Dark Intellectual Property – Not a Big Issue

Following from recent discussion of “Dark Social”, analysts have begun to talk about Dark Intellectual Property, referring to IP that is sitting on the shelf, unused, unexploited and possibly orphaned forever.  Analysts point out that there are vast treasure troves of Dark IP within universities and in government funded research institutions.  I’ll argue as well, that large companies often turn a blind eye to “dark research or rogue research” that may take place within a department’s budgetary envelope.

Some believe that universities have difficulty bringing Dark IP projects to commercialization, even if those universities have commercialization offices to do so.  These offices, some think, are too bureaucratic, too underfunded and too overwhelmed with volume to do an adequate job.  This may be so, but only some academics have a desire to be entrepreneurs, and many are satisfied with patent filings to show on their resumes.  Are innovative ideas lost this way – probably!

On the other hand, as a mitigating factor, funding sources will always urge the universities to exploit to the best of their abilities, the research that comes from funded projects.
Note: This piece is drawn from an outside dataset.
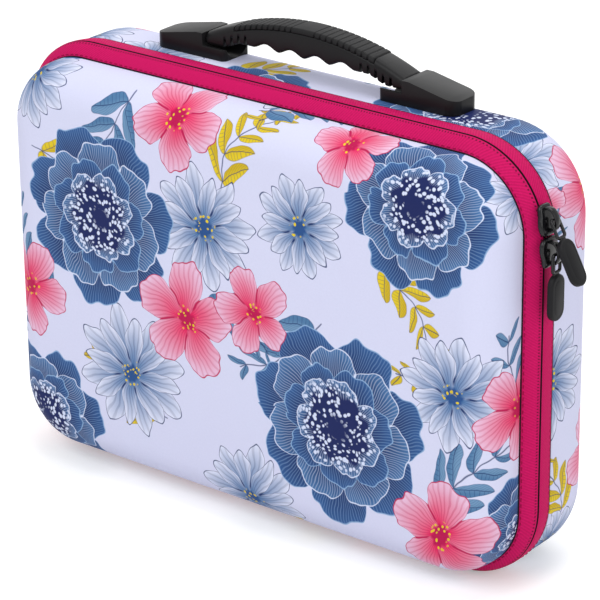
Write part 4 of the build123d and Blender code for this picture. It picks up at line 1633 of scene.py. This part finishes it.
class CASE_OT_grip(bpy.types.Operator):
    """Makes the arched grip with finger scallops and slots."""

    bl_idname = "case.grip"
    bl_label = "Grip"

    def execute(self, context):
        stations = []
        for x, pinch in along_handle(GRIP_HALF, 470, 0.55):
            sunk = PAD_DEPTH * smooth_step((PAD_HALF - abs(x)) / 0.25 + 0.5)
            top = CASE_TOP + crown_height(x) - sunk - pinch
            low = CASE_TOP + belly_height(x) + pinch
            half = GRIP_HALF_WIDTH - pinch
            crown_radius = GRIP_CROWN_RADIUS if sunk < 1 else GRIP_SEAT_RADIUS
            section = rounded_section(half, low, top, GRIP_BELLY_RADIUS, crown_radius)
            stations.append((x, section))
        mesh = loft("grip", stations)
        add_piece(mesh, ["handle_plastic"], "handle", ["handle_grip"])
        return {"FINISHED"}


class CASE_OT_pad(bpy.types.Operator):
    """Makes the ribbed soft pad on the grip's crown."""

    bl_idname = "case.pad"
    bl_label = "Grip pad"

    def execute(self, context):
        ribs = sizes().grip_ribs
        stations = []
        reach = PAD_HALF - PAD_END_GAP
        for x, pinch in along_handle(reach, 480, 0.5):
            phase = (x / (2 * reach) + 0.5) * ribs
            groove = smooth_step((abs(phase % 1 - 0.5) - 0.30) / 0.12)
            if reach - abs(x) < 2.0 or abs(x) < PAD_PLATE_HALF:
                groove = 0.0
            top = CASE_TOP + crown_height(x) - pinch - PAD_GROOVE_DEPTH * groove
            low = CASE_TOP + crown_height(x) - PAD_DEPTH + PAD_SIDE_GAP
            half = GRIP_HALF_WIDTH - PAD_SIDE_GAP - pinch - PAD_GROOVE_SIDE * groove
            section = rounded_section(half, low, top, 0.3, 1.9 - 0.4 * groove)
            stations.append((x, section))
        mesh = loft("grip_pad", stations)
        add_piece(mesh, ["pad_rubber"], "handle", ["handle_grip_pad"])
        return {"FINISHED"}


class CASE_OT_sliders(bpy.types.Operator):
    """Makes the two glossy sliders with their bridges."""

    bl_idname = "case.sliders"
    bl_label = "Sliders"

    def execute(self, context):
        for name, upper in (("upper_slider", True), ("lower_slider", False)):
            place = slider_place(upper)
            if upper:
                place = place @ Euler((math.pi, 0, 0)).to_matrix().to_4x4()
            bm = bmesh.new()
            for wide, tall, low, high, rim, steps in SLIDER_PLATES:
                outline = [(y * wide, z * tall) for y, z in SLIDER_OUTLINE]
                slab(bm, outline, low, high, rim, place, steps=steps)
            arch = []
            for step in range(17):
                angle = math.pi * step / 16
                x = BRIDGE_FOOT + BRIDGE_RADIUS * math.sin(angle) ** 0.6
                arch.append((x, 0, -BRIDGE_RADIUS * math.cos(angle)))
            tube(bm, arch, BRIDGE_WIDTH, BRIDGE_DEPTH, place, sides=12, sharp=1.6)
            mesh = to_mesh(name + "_body", bm)
            add_piece(mesh, ["slider_gloss"], name, [name])
        return {"FINISHED"}


class CASE_OT_pulls(bpy.types.Operator):
    """Makes the wire links and the matte tabs of the two pulls."""

    bl_idname = "case.pulls"
    bl_label = "Pulls"

    def execute(self, context):
        for side, upper in (("upper", True), ("lower", False)):
            place = pull_place(upper)
            body = f"{side}_pull"
            bm = bmesh.new()
            ring = rounded_section(LINK_HALF, -LINK_LENGTH, 0, LINK_RADIUS, LINK_RADIUS)
            line = [(0, y, z) for y, z in ring]
            tube(bm, line, LINK_WIRE, LINK_WIRE, place, closed=True, sides=10, sharp=1.0)
            tongue = closed_outline(((-8.4, 0), (-8.6, 1.9), (-14.8, 1.9), (-15.0, 0)))
            slab(bm, tongue, -0.6, 0.6, 0.2, place, steps=1)
            mesh = to_mesh(f"{side}_link", bm)
            add_piece(mesh, ["slider_gloss"], body, [f"{side}_pull_link"])
            bm = bmesh.new()
            outline = []
            for centre_z, first in ((TAB_TOP - TAB_ROUND, 0), (TAB_BOTTOM + TAB_ROUND, 180)):
                for step in range(13):
                    angle = math.radians(first + 180 * step / 12)
                    z = centre_z + TAB_ROUND * math.sin(angle)
                    outline.append((TAB_HALF * math.cos(angle), z))
            slab(bm, outline, -TAB_HALF_DEPTH, TAB_HALF_DEPTH, TAB_RIM, place)
            middle = (TAB_TOP + TAB_BOTTOM) / 2
            panel = [(y * 0.62, middle + (z - middle) * 0.78) for y, z in outline]
            raised = TAB_HALF_DEPTH + 0.1
            slab(bm, panel, -raised, raised, 0.25, place, steps=2)
            mesh = to_mesh(f"{side}_tab", bm)
            add_piece(mesh, ["tab_rubber"], body, [f"{side}_pull_tab"])
        return {"FINISHED"}


class CASE_OT_fastenings(bpy.types.Operator):
    """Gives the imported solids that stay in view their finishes."""

    bl_idname = "case.fastenings"
    bl_label = "Fastenings"

    def execute(self, context):
        for node, finish in (
            ("handle_backing_plate", "plate_plastic"), ("handle_screws", "screw_steel"),
            ("handle_pins", "screw_steel"), ("zip_end_stops", "stop_metal"),
        ):
            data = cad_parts[node].data
            data.materials.clear()
            data.materials.append(finish_of(finish))
        return {"FINISHED"}


CAMERA_PLACE = Vector((0.850582, -1.061426, 0.686449))
CAMERA_RIGHT = Vector((0.78843, 0.61504, -0.01013))
CAMERA_UP = Vector((-0.23258, 0.31331, 0.92073))
CAMERA_LENS = 183.08
FLOOR_HALF = 6.0

# Name, place in metres, size in metres, power in watts
LIGHTS = (
    ("key_light", (0.0, -1.5, 1.5), 1.3, 18.0),
    ("side_light", (1.6, -0.3, 0.9), 1.0, 7.0),
    ("top_light", (0.1, 0.3, 1.7), 1.2, 10.0),
    ("back_light", (-0.6, 1.5, 1.0), 1.0, 3.0),
)


def make_floor(scene):
    """White floor that takes soft shadows and looks pure white to the camera."""
    mesh = bpy.data.meshes.new("floor")
    corners = [(-FLOOR_HALF, -FLOOR_HALF, 0), (FLOOR_HALF, -FLOOR_HALF, 0)]
    corners += [(FLOOR_HALF, FLOOR_HALF, 0), (-FLOOR_HALF, FLOOR_HALF, 0)]
    mesh.from_pydata(corners, [], [(0, 1, 2, 3)])
    tree, shader = new_material("white_floor", 0.9, Specular_IOR_Level=0.1)
    shader.inputs["Base Color"].default_value = (0.86, 0.86, 0.86, 1)
    shader.inputs["Emission Strength"].default_value = 0.30
    glow = blended(tree, seen_directly(tree), (0, 0, 0, 1), (1, 1, 1, 1))
    plug(tree, glow, shader.inputs["Emission Color"])
    mesh.materials.append(finish_of("white_floor"))
    floor = bpy.data.objects.new("floor", mesh)
    scene.collection.objects.link(floor)


def make_world(scene):
    """White room, dimmer as a light than as a background."""
    world = bpy.data.worlds.new("white_room")
    scene.world = world
    world.use_nodes = True
    tree = world.node_tree
    background = tree.nodes["Background"]
    background.inputs["Color"].default_value = (1, 1, 1, 1)
    plug(tree, seen_directly(tree) * 0.42 + 0.58, background.inputs["Strength"])


def make_lights(scene):
    """Soft square lights, all turned to the case."""
    for name, place, size, power in LIGHTS:
        data = bpy.data.lights.new(name, "AREA")
        data.size = size
        data.energy = power
        lamp = bpy.data.objects.new(name, data)
        lamp.location = place
        aim = Vector((0, 0, 0.1)) - lamp.location
        lamp.rotation_euler = aim.to_track_quat("-Z", "Y").to_euler()
        scene.collection.objects.link(lamp)


def make_camera(scene):
    """Camera that looks at the case as the photo does."""
    data = bpy.data.cameras.new("camera")
    data.lens = CAMERA_LENS
    data.sensor_width = 36.0
    data.clip_end = 50.0
    camera = bpy.data.objects.new("camera", data)
    back = CAMERA_RIGHT.cross(CAMERA_UP).normalized()
    up = back.cross(CAMERA_RIGHT).normalized()
    axes = Matrix((CAMERA_RIGHT.normalized(), up, back)).transposed().to_4x4()
    camera.matrix_world = Matrix.Translation(CAMERA_PLACE) @ axes
    scene.collection.objects.link(camera)
    scene.camera = camera


class CASE_OT_stage(bpy.types.Operator):
    """Makes the white floor, the soft lights and the camera."""

    bl_idname = "case.stage"
    bl_label = "Stage"

    def execute(self, context):
        context.scene.view_settings.view_transform = "Standard"
        make_floor(context.scene)
        make_world(context.scene)
        make_lights(context.scene)
        make_camera(context.scene)
        return {"FINISHED"}


OPERATORS = (
    CASE_OT_finishes, CASE_OT_shells, CASE_OT_tapes, CASE_OT_coils, CASE_OT_hinge,
    CASE_OT_bindings, CASE_OT_stitches, CASE_OT_net, CASE_OT_tray, CASE_OT_jars,
    CASE_OT_brackets, CASE_OT_grip, CASE_OT_pad, CASE_OT_sliders, CASE_OT_pulls,
    CASE_OT_fastenings, CASE_OT_stage,
)


class CASE_PT_panel(bpy.types.Panel):
    """Lists the steps that dress the case."""

    bl_idname = "CASE_PT_panel"
    bl_label = "Jar sorting case"
    bl_space_type = "VIEW_3D"
    bl_region_type = "UI"
    bl_category = "Case"

    def draw(self, context):
        layout = self.layout
        for group in (context.scene.case_sizes, context.scene.case_colours):
            for name in group.__annotations__:
                layout.prop(group, name)
        for operator in OPERATORS:
            layout.operator(operator.bl_idname)


CLASSES = (CaseSizes, CaseColours, *OPERATORS, CASE_PT_panel)


def register():
    for item in CLASSES:
        bpy.utils.register_class(item)
    bpy.types.Scene.case_sizes = PointerProperty(type=CaseSizes)
    bpy.types.Scene.case_colours = PointerProperty(type=CaseColours)


def unregister():
    del bpy.types.Scene.case_colours
    del bpy.types.Scene.case_sizes
    for item in reversed(CLASSES):
        bpy.utils.unregister_class(item)


def main():
    """Makes all pieces in order."""
    register()
    for operator in OPERATORS:
        getattr(bpy.ops.case, operator.bl_idname.split(".")[1])()


if __name__ == "__main__":
    main()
We have less concern about the future of rogue projects in a commercial business.  Most modern, progressive companies have figured out a process to deal with these types of issues – a good example is the Emerging Business Opportunities (EBO) Program at IBM.

Both funding agencies and universities could set aside funds to mimic the IBM EBO process, or some derivative of it, and thus bring Dark IP to the light of day.